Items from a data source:
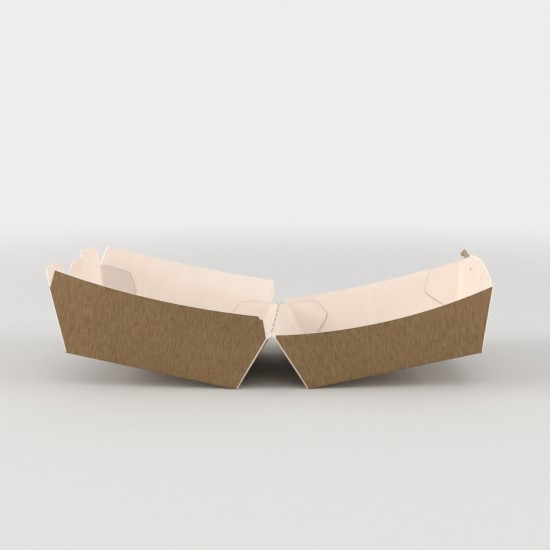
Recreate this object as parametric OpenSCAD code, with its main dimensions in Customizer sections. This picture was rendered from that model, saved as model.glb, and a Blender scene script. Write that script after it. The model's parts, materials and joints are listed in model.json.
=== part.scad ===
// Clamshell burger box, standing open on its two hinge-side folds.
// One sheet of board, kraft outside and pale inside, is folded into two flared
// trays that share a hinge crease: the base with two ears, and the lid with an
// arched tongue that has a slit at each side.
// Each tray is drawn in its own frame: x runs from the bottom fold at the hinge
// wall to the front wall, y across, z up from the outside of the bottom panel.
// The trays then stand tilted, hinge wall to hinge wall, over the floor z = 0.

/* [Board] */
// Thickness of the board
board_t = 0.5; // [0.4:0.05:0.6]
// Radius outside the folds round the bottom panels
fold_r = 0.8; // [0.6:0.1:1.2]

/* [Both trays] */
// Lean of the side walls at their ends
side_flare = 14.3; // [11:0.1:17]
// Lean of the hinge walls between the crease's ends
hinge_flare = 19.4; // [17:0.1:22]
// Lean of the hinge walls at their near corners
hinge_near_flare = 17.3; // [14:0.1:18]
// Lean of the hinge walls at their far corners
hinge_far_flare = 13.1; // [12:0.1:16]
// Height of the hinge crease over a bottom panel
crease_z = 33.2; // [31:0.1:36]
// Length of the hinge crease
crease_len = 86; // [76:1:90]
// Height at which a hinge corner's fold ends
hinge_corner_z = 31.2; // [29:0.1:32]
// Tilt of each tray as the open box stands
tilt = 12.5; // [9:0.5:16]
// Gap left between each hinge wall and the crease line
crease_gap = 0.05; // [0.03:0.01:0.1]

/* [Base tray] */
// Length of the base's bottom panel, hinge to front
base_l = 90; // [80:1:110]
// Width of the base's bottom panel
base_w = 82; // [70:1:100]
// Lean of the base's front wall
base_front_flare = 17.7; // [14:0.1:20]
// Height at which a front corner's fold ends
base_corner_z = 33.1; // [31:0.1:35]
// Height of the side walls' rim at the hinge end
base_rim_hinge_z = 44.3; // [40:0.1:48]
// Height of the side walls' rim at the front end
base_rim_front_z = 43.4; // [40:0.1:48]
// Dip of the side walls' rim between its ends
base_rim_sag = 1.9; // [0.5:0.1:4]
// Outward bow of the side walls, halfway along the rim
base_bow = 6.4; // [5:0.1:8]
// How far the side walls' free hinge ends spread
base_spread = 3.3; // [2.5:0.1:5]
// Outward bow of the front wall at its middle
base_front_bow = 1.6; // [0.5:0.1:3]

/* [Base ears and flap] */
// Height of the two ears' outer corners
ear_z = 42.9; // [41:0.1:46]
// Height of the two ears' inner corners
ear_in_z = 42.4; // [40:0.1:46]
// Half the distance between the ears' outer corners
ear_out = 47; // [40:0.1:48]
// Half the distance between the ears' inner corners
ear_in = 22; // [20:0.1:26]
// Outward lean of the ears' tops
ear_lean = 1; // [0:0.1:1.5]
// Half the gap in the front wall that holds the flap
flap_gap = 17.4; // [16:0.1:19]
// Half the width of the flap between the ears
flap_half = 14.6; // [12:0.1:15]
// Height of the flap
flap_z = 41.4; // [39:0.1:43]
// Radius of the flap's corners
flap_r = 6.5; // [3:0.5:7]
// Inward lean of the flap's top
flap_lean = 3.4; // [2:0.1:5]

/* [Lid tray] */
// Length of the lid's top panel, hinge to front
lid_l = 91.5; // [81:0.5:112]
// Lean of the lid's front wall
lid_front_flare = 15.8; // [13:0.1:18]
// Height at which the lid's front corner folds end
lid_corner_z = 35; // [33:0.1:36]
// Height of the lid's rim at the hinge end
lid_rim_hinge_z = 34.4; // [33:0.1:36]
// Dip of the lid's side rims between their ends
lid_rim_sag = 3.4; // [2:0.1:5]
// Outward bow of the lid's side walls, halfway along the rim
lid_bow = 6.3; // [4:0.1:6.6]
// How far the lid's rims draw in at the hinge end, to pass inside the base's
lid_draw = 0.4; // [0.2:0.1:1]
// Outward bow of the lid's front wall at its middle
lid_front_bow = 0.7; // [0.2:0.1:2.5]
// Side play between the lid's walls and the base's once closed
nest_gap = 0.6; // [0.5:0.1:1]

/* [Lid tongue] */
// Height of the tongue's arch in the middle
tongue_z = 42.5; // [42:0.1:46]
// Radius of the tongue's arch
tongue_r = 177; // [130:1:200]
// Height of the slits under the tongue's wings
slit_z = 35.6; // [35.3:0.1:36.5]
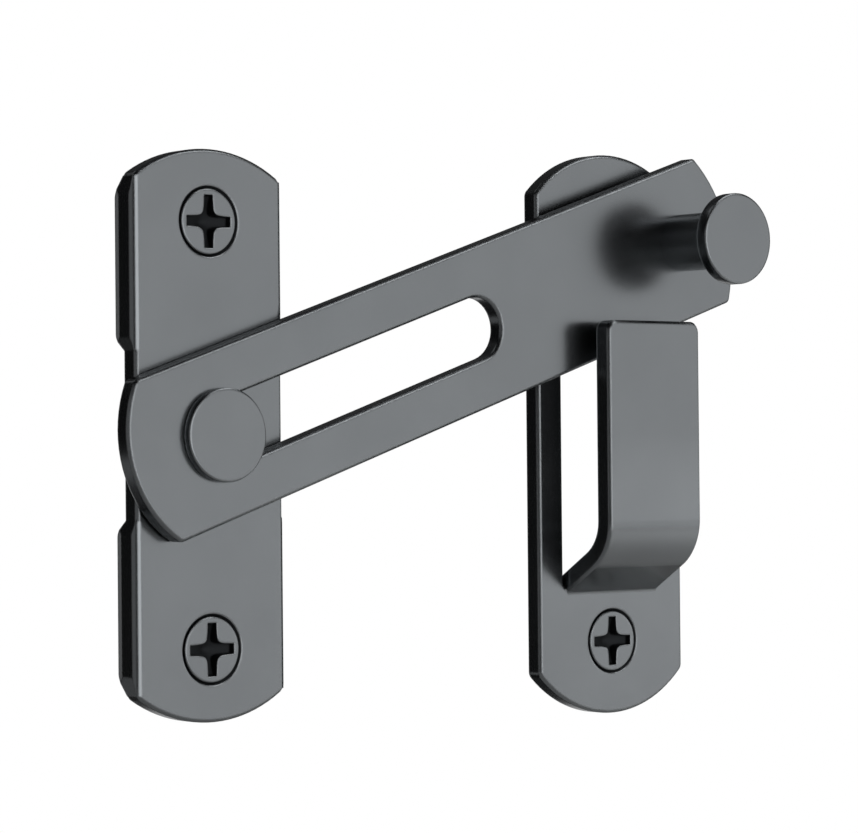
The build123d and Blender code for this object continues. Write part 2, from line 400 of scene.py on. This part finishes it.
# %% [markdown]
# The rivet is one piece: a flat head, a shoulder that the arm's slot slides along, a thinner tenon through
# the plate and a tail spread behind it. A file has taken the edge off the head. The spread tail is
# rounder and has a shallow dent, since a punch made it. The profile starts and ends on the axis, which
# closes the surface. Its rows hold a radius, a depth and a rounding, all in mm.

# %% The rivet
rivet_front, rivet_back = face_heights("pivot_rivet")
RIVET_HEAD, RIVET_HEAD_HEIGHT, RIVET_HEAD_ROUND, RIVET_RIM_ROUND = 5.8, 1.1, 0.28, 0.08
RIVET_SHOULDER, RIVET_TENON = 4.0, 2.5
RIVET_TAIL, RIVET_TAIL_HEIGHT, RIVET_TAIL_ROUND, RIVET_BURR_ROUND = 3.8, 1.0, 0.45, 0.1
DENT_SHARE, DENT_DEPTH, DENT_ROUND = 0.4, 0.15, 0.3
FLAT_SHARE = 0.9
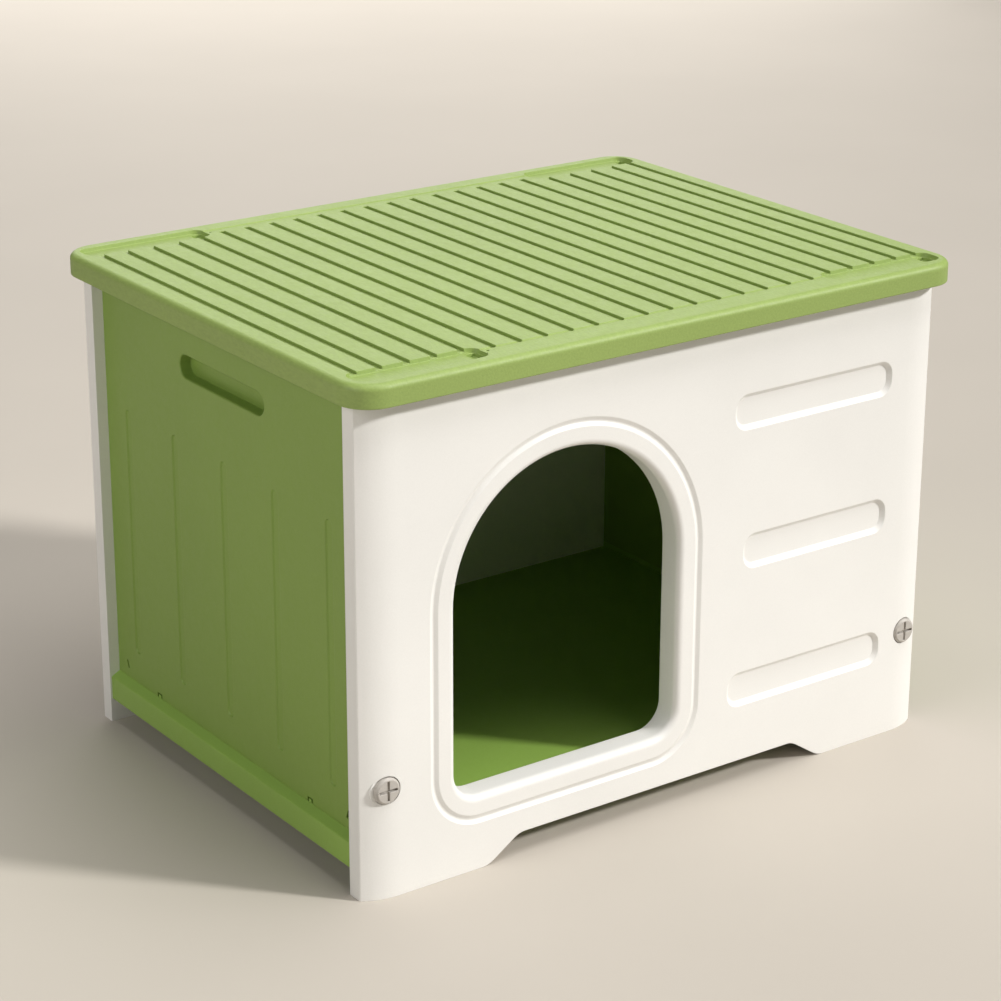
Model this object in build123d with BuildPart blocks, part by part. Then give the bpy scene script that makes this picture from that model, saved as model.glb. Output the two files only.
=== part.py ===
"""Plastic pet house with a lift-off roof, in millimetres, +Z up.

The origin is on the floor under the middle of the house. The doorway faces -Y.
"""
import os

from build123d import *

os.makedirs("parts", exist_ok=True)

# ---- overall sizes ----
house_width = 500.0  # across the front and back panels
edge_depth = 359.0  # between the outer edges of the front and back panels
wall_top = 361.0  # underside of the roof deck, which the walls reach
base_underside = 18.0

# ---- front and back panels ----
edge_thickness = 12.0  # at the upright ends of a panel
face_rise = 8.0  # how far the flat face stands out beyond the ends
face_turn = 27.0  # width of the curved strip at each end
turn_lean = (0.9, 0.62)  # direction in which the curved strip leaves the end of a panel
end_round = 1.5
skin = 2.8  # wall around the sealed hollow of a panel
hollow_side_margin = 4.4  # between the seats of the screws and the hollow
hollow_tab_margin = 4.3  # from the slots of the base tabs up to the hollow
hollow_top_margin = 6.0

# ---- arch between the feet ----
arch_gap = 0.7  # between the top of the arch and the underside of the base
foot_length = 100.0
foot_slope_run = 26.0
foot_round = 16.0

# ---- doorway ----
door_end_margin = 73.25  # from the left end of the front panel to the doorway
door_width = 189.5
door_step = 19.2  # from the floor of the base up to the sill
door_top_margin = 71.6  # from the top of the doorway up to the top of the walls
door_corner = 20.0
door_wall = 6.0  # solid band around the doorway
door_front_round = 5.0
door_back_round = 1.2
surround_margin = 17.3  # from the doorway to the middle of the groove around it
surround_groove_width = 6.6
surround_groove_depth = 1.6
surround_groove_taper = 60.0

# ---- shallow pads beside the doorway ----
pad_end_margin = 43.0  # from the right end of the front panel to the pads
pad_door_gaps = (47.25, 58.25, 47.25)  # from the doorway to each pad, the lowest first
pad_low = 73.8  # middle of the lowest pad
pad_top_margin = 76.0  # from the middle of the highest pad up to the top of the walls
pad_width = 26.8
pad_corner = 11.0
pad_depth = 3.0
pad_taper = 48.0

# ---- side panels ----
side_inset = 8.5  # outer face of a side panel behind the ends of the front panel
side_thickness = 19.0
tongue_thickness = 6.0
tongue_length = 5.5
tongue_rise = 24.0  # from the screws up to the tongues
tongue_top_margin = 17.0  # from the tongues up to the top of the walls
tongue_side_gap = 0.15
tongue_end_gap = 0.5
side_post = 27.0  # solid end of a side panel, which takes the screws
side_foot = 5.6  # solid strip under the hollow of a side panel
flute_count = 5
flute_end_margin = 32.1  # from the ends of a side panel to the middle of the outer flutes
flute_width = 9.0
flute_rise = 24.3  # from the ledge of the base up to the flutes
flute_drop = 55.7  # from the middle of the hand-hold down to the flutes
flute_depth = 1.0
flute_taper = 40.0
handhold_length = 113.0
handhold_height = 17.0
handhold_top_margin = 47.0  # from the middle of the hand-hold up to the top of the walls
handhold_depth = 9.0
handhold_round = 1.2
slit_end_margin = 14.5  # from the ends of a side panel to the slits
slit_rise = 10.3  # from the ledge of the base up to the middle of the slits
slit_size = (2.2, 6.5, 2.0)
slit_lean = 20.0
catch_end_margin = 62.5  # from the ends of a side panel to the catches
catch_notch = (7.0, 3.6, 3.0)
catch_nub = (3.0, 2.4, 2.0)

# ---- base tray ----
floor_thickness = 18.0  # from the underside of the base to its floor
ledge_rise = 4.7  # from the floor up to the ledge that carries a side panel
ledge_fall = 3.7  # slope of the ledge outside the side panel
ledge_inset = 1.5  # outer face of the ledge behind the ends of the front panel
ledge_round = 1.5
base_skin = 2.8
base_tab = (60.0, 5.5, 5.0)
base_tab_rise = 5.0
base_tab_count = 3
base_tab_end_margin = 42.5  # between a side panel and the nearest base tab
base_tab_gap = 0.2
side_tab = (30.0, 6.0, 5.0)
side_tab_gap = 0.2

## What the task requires
Report all lines of the data that include the word "Blender".

## Final result
Recreate this object as parametric OpenSCAD code, with its main dimensions in Customizer sections. This picture was rendered from that model, saved as model.glb, and a Blender scene script. Write that script after it. The model's parts, materials and joints are listed in model.json.
The build123d and Blender code for this object continues. Write part 2, from line 400 of scene.py on. This part finishes it.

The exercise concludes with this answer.